Rookie cards carrying the Red RC logo can be redeemed for cash rewards ranging from $200 to $1,250, based on the featured player's future career achievements and milestones. This gives rookie cards a built-in floor value regardless of the player's market popularity, reducing the financial risk of rookie card speculation.
Which Topps 2026 product is best for RPA collectors?
Regency is the most promising option for Rookie Patch Autograph collectors. It features on-card autographs, large vertical patch windows, and a multi-parallel structure (/99 and deeper), which are all the structural elements needed for a definitive flagship RPA. Dynasty and Supreme also produce premium patch autographs but with much lower print runs (/10 max).
How many high-end basketball card series is Topps releasing in 2026?
Topps is releasing five high-end basketball series: Regency, Supreme, Dynasty, Diamond Icons, and Motif.
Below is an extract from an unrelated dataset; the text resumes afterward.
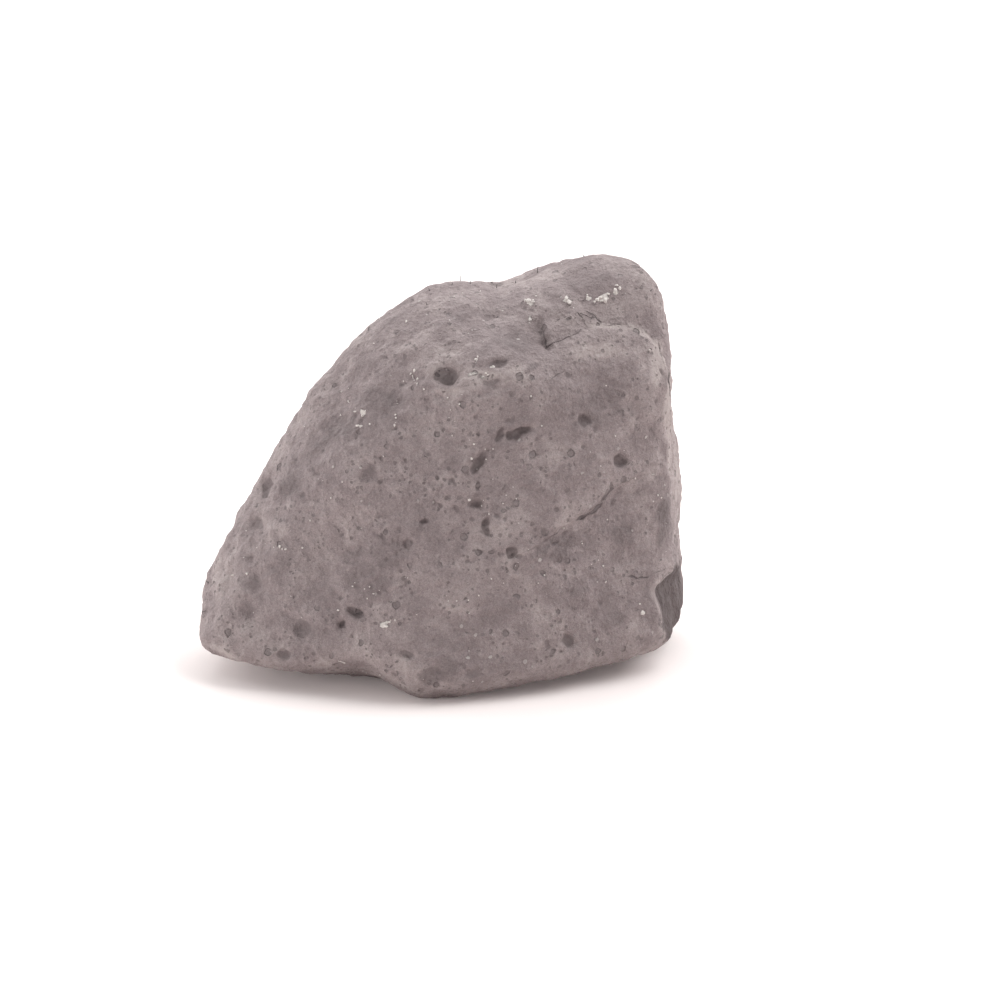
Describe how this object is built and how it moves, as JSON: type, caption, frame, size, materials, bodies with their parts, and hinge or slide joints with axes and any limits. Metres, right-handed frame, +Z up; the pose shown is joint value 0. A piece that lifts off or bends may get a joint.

Each occupies a different niche within the premium tier, ranging from eight-hit boxes (Supreme) to single-card boxes (Dynasty). This is the largest high-end lineup Topps has assembled for basketball.
Where will Topps Debut Logo Patches be inserted?
Debut Logo Patches will be inserted into the Topps Chrome Update series. They use the Chrome base card design with a different photo and feature an actual debut logo patch piece. These are positioned as the single most important rookie card in the Topps basketball ecosystem and will be the primary chase card of the Chrome Update release.